Microstructure and mechanical properties of carbon fiber needled felt reinforced sol-derived YAG composite

Abstract

The study concerning the second phase reinforced YAG matrix composites is few although YAG is well known as a desirable thermo structural ceramic. In this paper, low-cost 3D carbon fiber needled felt was used as reinforcement to improve the fracture toughness of YAG, and the carbon fiber needled felt reinforced YAG (C/YAG) composite was fabricated through vacuum impregnation-drying-heat treatment, using the Y2O3-Al2O3 sol with a high solid content as raw material. The microstructure, mechanical properties, thermal stability and oxidation resistance of C/YAG composite were carefully investigated. Due to the characteristics of reinforcement and the microstructure, the as-fabricated C/YAG composite showed non-catastrophic failure behavior and much higher fracture toughness compared with monolithic YAG ceramic. The flexural strength of C/YAG composite was well retained after annealed at 1700 °C and 1800 °C under inert atmosphere.
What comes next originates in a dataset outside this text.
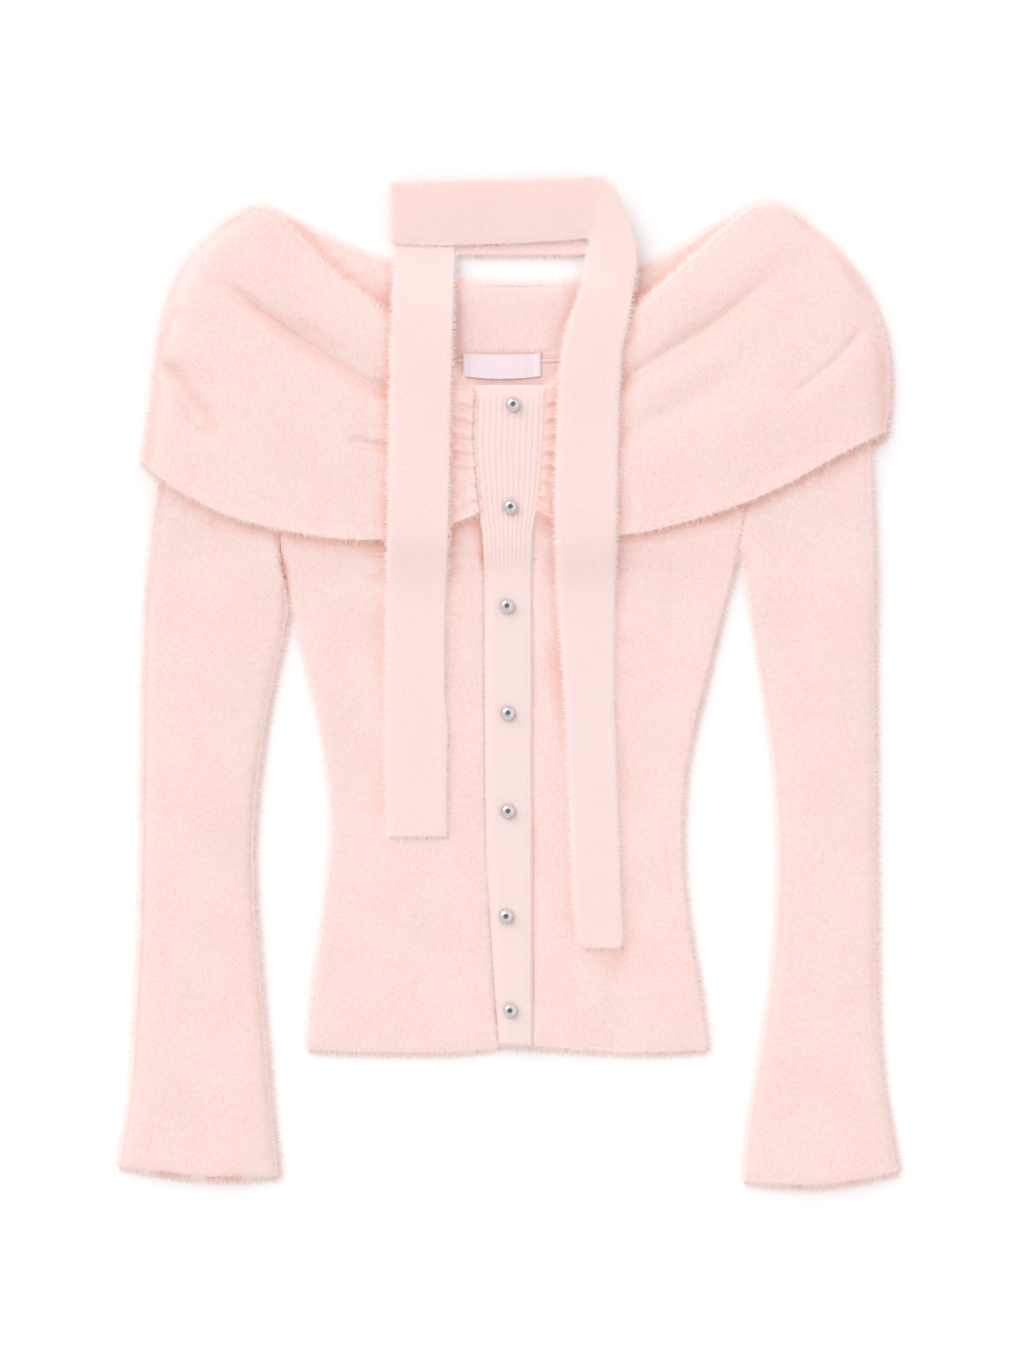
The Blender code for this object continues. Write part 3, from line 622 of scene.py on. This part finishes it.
def rib_knit_material(name, hex_colour, hex_groove_shade):
    """Rib knit with painted shade in its grooves where the ribs are spread."""
    found, tree, shader = new_material(name, Roughness=0.9, Sheen_Weight=0.3,
                                       Specular_IOR_Level=0.15)
    let_light_in(shader)
    spots = add_node(tree, "ShaderNodeUVMap", settings={"uv_map": "UVMap"}).outputs["UV"]
    parts = add_node(tree, "ShaderNodeSeparateXYZ", {"Vector": spots})
    half = add_node(tree, "ShaderNodeMath", {0: parts.outputs["X"]}, {"operation": "PINGPONG"})
    half.inputs[1].default_value = 0.5
    slant = add_node(tree, "ShaderNodeMath", {0: half.outputs[0], 2: parts.outputs["Y"]},
                     {"operation": "MULTIPLY_ADD"})
    slant.inputs[1].default_value = V_SLANT
    stitch = add_node(tree, "ShaderNodeMath", {0: slant.outputs[0]}, {"operation": "PINGPONG"})
    stitch.inputs[1].default_value = 0.5
    place = add_node(tree, "ShaderNodeTexCoord").outputs["Object"]
    fuzz = add_node(tree, "ShaderNodeTexNoise", {"Vector": place}, Scale=700.0, Detail=3.0)
    height = add_node(tree, "ShaderNodeMath", {0: stitch.outputs[0], 1: fuzz.outputs["Fac"]},
                      {"operation": "ADD"})
    # Where the painted shade of the grooves lies
    groove = add_node(tree, "ShaderNodeMapRange", {"Value": half.outputs[0]},
                      From_Min=0.0, From_Max=GROOVE_SHARE, To_Min=1.0, To_Max=0.0)
    spread = add_node(tree, "ShaderNodeMapRange", {"Value": parts.outputs["Y"]},
                      From_Min=SPREAD_Y[0] / STITCH_MM, From_Max=SPREAD_Y[1] / STITCH_MM,
                      To_Min=0.08, To_Max=1.0)
    ending = add_node(tree, "ShaderNodeMapRange", {"Value": parts.outputs["Y"]},
                      From_Min=(BAND_TOP - 18) / STITCH_MM, From_Max=(BAND_TOP - 4) / STITCH_MM,
                      To_Min=1.0, To_Max=0.0)
    strong = add_node(tree, "ShaderNodeMath", {0: spread.outputs[0], 1: ending.outputs[0]},
                      {"operation": "MULTIPLY"})
    share = add_node(tree, "ShaderNodeMath", {0: strong.outputs[0], 1: groove.outputs[0]},
                     {"operation": "MULTIPLY"})
    tint = add_node(tree, "ShaderNodeMix", {"Factor": share.outputs[0]}, {"data_type": "RGBA"})
    tint.inputs[6].default_value = linear(hex_colour)
    tint.inputs[7].default_value = linear(hex_groove_shade)
    # Shade of other cloth is painted in as well, where the band sees little sky
    tree.links.new(paint_shade(tree, tint.outputs[2]), shader.inputs["Base Color"])
    bump = add_node(tree, "ShaderNodeBump", {"Height": height.outputs[0]},
                    Strength=0.5, Distance=0.3 * MM)
    tree.links.new(bump.outputs[0], shader.inputs["Normal"])
    return found


# The second colour is the painted shade in the grooves
rib_knit = rib_knit_material("blush_rib_knit", "#fcdedb", "#f9d7d3")
walls["ribbed_band"] = ribbed_band("ribbed_band")
print("ribbed band:", triangles(walls["ribbed_band"]), "triangles,", RIBS, "ribs")


# %% [markdown]
# ## The linked seam at the back neck
#
# Inside the neck the back is joined to the collar by linking, which leaves a low ridge. It is a
# short curve with a round section, made a mesh, and it closes the slit between the two walls.

# %% A ridge along the back neck
def keep_on_points(mesh, name, values, kind="FLOAT"):
    """Keeps one value for each point of a mesh, for materials and node trees to read."""
    kept = mesh.attributes.new(name, kind, "POINT")
    kept.data.foreach_set("vector" if kind == "FLOAT_VECTOR" else "value", values)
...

Although the chemical inertness between carbon fiber and YAG was confirmed up to 1800 °C, the physical bonding of interface was enhanced during annealing, which led to the decrease of fracture work, especially at 1800 °C. The oxidation resistance of C/YAG composite was related to the cracks and pores since YAG is immune to oxidation. The changes of microstructure and flexural strength after oxidation at 1200 °C, 1400 °C and 1600 °C were characterized and analyzed.